## WHAT IS NEEDED
Return every line of the material exactly.

## SOURCE EXCERPT
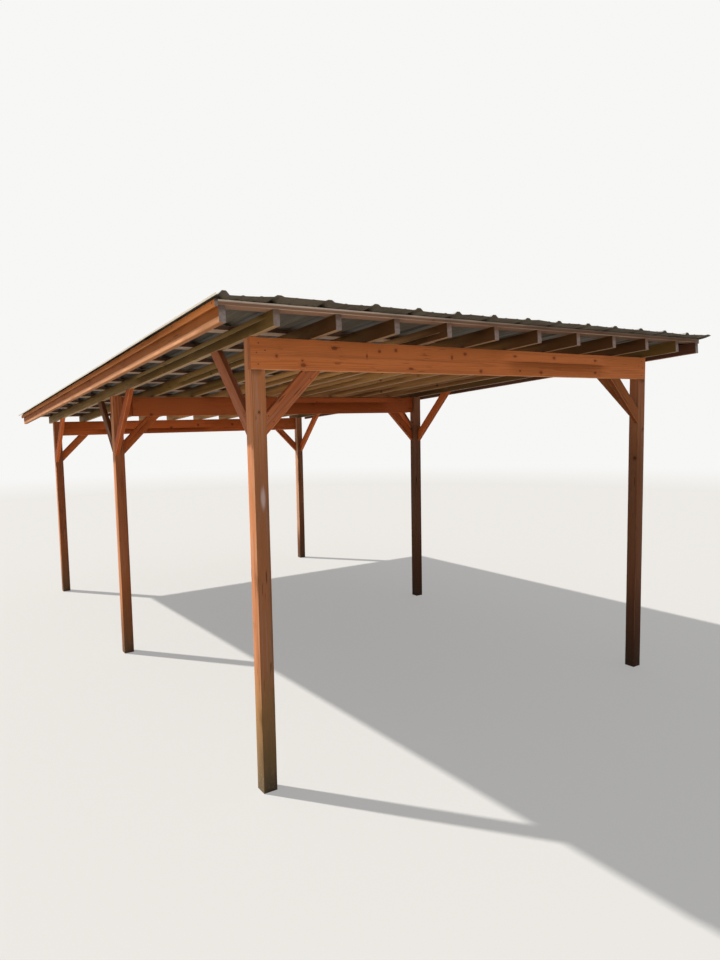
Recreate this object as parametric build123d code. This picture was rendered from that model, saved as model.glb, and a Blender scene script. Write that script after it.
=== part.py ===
from build123d import *
import os
from math import cos, hypot, radians, sin, sqrt, tan

# Open carport: six notched posts carry three beams, the beams carry rafters, purlins
# and a low roof of ribbed metal sheets that falls to the back.
# Millimetres. X runs to the right along the front beam from the outer face of the
# left posts, Y runs to the back from the front face of the front beam, Z is up from
# the floor that all six posts stand on. The whole is centred on its base at the end.

# Timber sections, planed sizes
TWO_BY = 38.0
FOUR_BY = 89.0
BEAM_DEPTH = 184.0
PURLIN_THICK = 30.0
RAKE_STRIP_THICK = 19.0
RAKE_STRIP_DEPTH = 38.0

# Plan
RAFTER_PITCH = 406.4
RAFTER_BAYS = 9
POST_ROW_FRONTS = {"front": 0.0, "middle": 3092.0, "back": 6123.0}
FLY_OVERHANG_LEFT = 305.0
FLY_OVERHANG_RIGHT = 283.4
TAIL_OVERHANG = 304.0

# Heights
FRONT_BEAM_TOP = 2705.0
BACK_BEAM_TOP = 2255.0

# Knee braces: height of the foot below the beam. Five were nailed on lower
BRACE_FOOT_DROP = 345.0
LOW_BRACE_FOOT_DROP = 375.0
LOW_BRACES = {
    "front_left_to_beam",
    "front_left_down_slope",
    "front_right_to_beam",
    "middle_left_to_beam",
    "middle_left_up_slope",
}

# Second board nailed to the front of the middle beam, short of the posts
INNER_BOARD_SETBACK = 190.0
INNER_BOARD_DROP = 4.0

# Roof boards and rake strips
PURLIN_PITCH = 609.6
PURLIN_COUNT = 12
RAKE_STRIP_TAIL = 60.0

# Metal sheets
SHEET_THICK = 0.6
RIB_HEIGHT = 19.0
RIB_TOP = 22.0
RIB_BASE = 60.0
RIB_PITCH = 304.8
RIB_GAPS = 14
RIBS_PER_SHEET = 3
STIFFENER_HEIGHT = 3.0
STIFFENER_TOP = 10.0
STIFFENER_BASE = 22.0
EDGE_OVERHANG = 47.0
EDGE_LIP = 12.0
EDGE_UPSTAND = 12.0
LAP_LIP = 10.0
FRONT_DRIP = 96.0
BACK_DRIP = 120.0

# Clearances
HEEL_CLEARANCE = 1.0
LAP_CLEARANCE = 0.1

# Sizes that follow
FRAME_WIDTH = RAFTER_PITCH * RAFTER_BAYS + TWO_BY / 2
NOTCH_TONGUE = FOUR_BY - TWO_BY
BEAM_FRONTS = {
    "front": POST_ROW_FRONTS["front"],
    "middle": POST_ROW_FRONTS["middle"] + NOTCH_TONGUE,
    "back": POST_ROW_FRONTS["back"] + NOTCH_TONGUE,
}
FALL = (FRONT_BEAM_TOP - BACK_BEAM_TOP) / BEAM_FRONTS["back"]
SLOPE_LENGTH = hypot(1.0, FALL)
ROOF = Plane(origin=(0, 0, FRONT_BEAM_TOP), x_dir=(1, 0, 0), z_dir=(0, FALL, 1))
RAFTER_LENGTH = (PURLIN_COUNT - 1) * PURLIN_PITCH + FOUR_BY
ROOF_LEFT = -FLY_OVERHANG_LEFT
ROOF_RIGHT = FRAME_WIDTH + FLY_OVERHANG_RIGHT
MITRE_LENGTH = FOUR_BY * sqrt(2)
CORNER = (Align.MIN, Align.MIN, Align.MIN)


def rafter_underside(y):
    """Height of the rafters' lower edge over a point on the floor."""
    return FRONT_BEAM_TOP - FALL * y


def block(x, y, z, width, depth, height):
    """A squared timber from its lower left front corner."""
    return Pos(x, y, z) * Box(width, depth, height, align=CORNER)


def roof_board(x, along, above, width, length, thickness):
    """A squared board laid in the slope: along runs down from the front beam,
    above is measured square to the slope from the rafters' underside."""
    return ROOF * Pos(x, along, above) * Box(width, length, thickness, align=CORNER)


def beam_top(row):
    return rafter_underside(BEAM_FRONTS[row])


def beam(row):
    """Planed two-by-eight across the whole frame, flush with the posts' outer faces."""
    bottom = beam_top(row) - BEAM_DEPTH
    return block(0, BEAM_FRONTS[row], bottom, FRAME_WIDTH, TWO_BY, BEAM_DEPTH)


def inner_board():
    """Board nailed flat on the middle beam's front side, between the posts."""
    bottom = beam_top("middle") - BEAM_DEPTH - INNER_BOARD_DROP
    length = FRAME_WIDTH - 2 * INNER_BOARD_SETBACK
    front = BEAM_FRONTS["middle"] - TWO_BY
    return block(INNER_BOARD_SETBACK, front, bottom, length, TWO_BY, BEAM_DEPTH)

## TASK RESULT
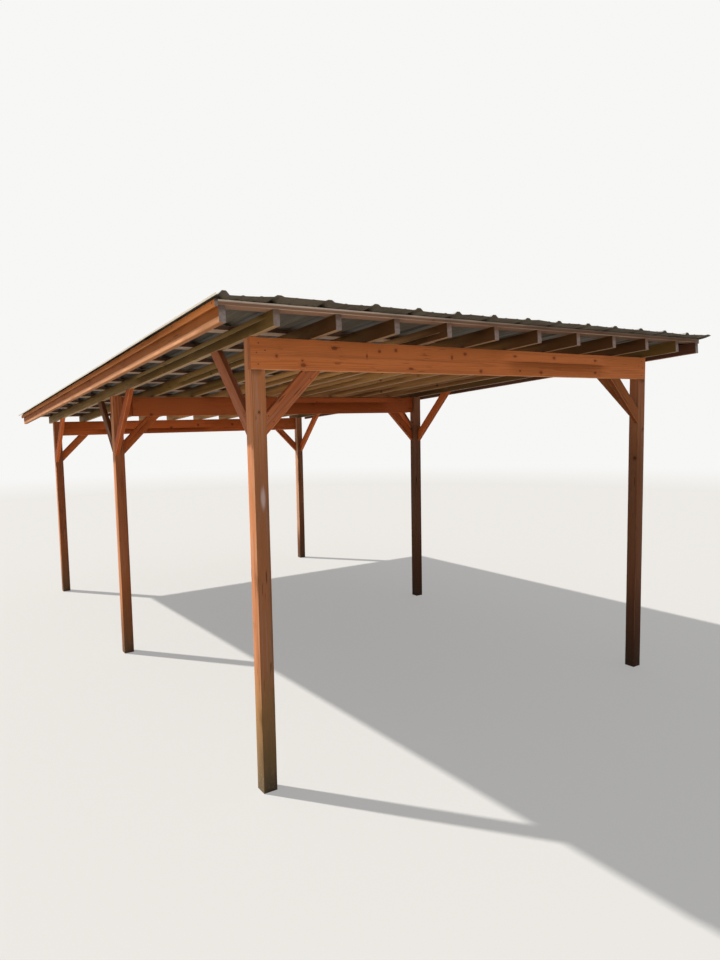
Recreate this object as parametric build123d code. This picture was rendered from that model, saved as model.glb, and a Blender scene script. Write that script after it.
=== part.py ===
from build123d import *
import os
from math import cos, hypot, radians, sin, sqrt, tan

# Open carport: six notched posts carry three beams, the beams carry rafters, purlins
# and a low roof of ribbed metal sheets that falls to the back.
# Millimetres. X runs to the right along the front beam from the outer face of the
# left posts, Y runs to the back from the front face of the front beam, Z is up from
# the floor that all six posts stand on. The whole is centred on its base at the end.

# Timber sections, planed sizes
TWO_BY = 38.0
FOUR_BY = 89.0
BEAM_DEPTH = 184.0
PURLIN_THICK = 30.0
RAKE_STRIP_THICK = 19.0
RAKE_STRIP_DEPTH = 38.0

# Plan
RAFTER_PITCH = 406.4
RAFTER_BAYS = 9
POST_ROW_FRONTS = {"front": 0.0, "middle": 3092.0, "back": 6123.0}
FLY_OVERHANG_LEFT = 305.0
FLY_OVERHANG_RIGHT = 283.4
TAIL_OVERHANG = 304.0

# Heights
FRONT_BEAM_TOP = 2705.0
BACK_BEAM_TOP = 2255.0

# Knee braces: height of the foot below the beam. Five were nailed on lower
BRACE_FOOT_DROP = 345.0
LOW_BRACE_FOOT_DROP = 375.0
LOW_BRACES = {
    "front_left_to_beam",
    "front_left_down_slope",
    "front_right_to_beam",
    "middle_left_to_beam",
    "middle_left_up_slope",
}

# Second board nailed to the front of the middle beam, short of the posts
INNER_BOARD_SETBACK = 190.0
INNER_BOARD_DROP = 4.0

# Roof boards and rake strips
PURLIN_PITCH = 609.6
PURLIN_COUNT = 12
RAKE_STRIP_TAIL = 60.0

# Metal sheets
SHEET_THICK = 0.6
RIB_HEIGHT = 19.0
RIB_TOP = 22.0
RIB_BASE = 60.0
RIB_PITCH = 304.8
RIB_GAPS = 14
RIBS_PER_SHEET = 3
STIFFENER_HEIGHT = 3.0
STIFFENER_TOP = 10.0
STIFFENER_BASE = 22.0
EDGE_OVERHANG = 47.0
EDGE_LIP = 12.0
EDGE_UPSTAND = 12.0
LAP_LIP = 10.0
FRONT_DRIP = 96.0
BACK_DRIP = 120.0

# Clearances
HEEL_CLEARANCE = 1.0
LAP_CLEARANCE = 0.1

# Sizes that follow
FRAME_WIDTH = RAFTER_PITCH * RAFTER_BAYS + TWO_BY / 2
NOTCH_TONGUE = FOUR_BY - TWO_BY
BEAM_FRONTS = {
    "front": POST_ROW_FRONTS["front"],
    "middle": POST_ROW_FRONTS["middle"] + NOTCH_TONGUE,
    "back": POST_ROW_FRONTS["back"] + NOTCH_TONGUE,
}
FALL = (FRONT_BEAM_TOP - BACK_BEAM_TOP) / BEAM_FRONTS["back"]
SLOPE_LENGTH = hypot(1.0, FALL)
ROOF = Plane(origin=(0, 0, FRONT_BEAM_TOP), x_dir=(1, 0, 0), z_dir=(0, FALL, 1))
RAFTER_LENGTH = (PURLIN_COUNT - 1) * PURLIN_PITCH + FOUR_BY
ROOF_LEFT = -FLY_OVERHANG_LEFT
ROOF_RIGHT = FRAME_WIDTH + FLY_OVERHANG_RIGHT
MITRE_LENGTH = FOUR_BY * sqrt(2)
CORNER = (Align.MIN, Align.MIN, Align.MIN)


def rafter_underside(y):
    """Height of the rafters' lower edge over a point on the floor."""
    return FRONT_BEAM_TOP - FALL * y


def block(x, y, z, width, depth, height):
    """A squared timber from its lower left front corner."""
    return Pos(x, y, z) * Box(width, depth, height, align=CORNER)


def roof_board(x, along, above, width, length, thickness):
    """A squared board laid in the slope: along runs down from the front beam,
    above is measured square to the slope from the rafters' underside."""
    return ROOF * Pos(x, along, above) * Box(width, length, thickness, align=CORNER)


def beam_top(row):
    return rafter_underside(BEAM_FRONTS[row])


def beam(row):
    """Planed two-by-eight across the whole frame, flush with the posts' outer faces."""
    bottom = beam_top(row) - BEAM_DEPTH
    return block(0, BEAM_FRONTS[row], bottom, FRAME_WIDTH, TWO_BY, BEAM_DEPTH)


def inner_board():
    """Board nailed flat on the middle beam's front side, between the posts."""
    bottom = beam_top("middle") - BEAM_DEPTH - INNER_BOARD_DROP
    length = FRAME_WIDTH - 2 * INNER_BOARD_SETBACK
    front = BEAM_FRONTS["middle"] - TWO_BY
    return block(INNER_BOARD_SETBACK, front, bottom, length, TWO_BY, BEAM_DEPTH)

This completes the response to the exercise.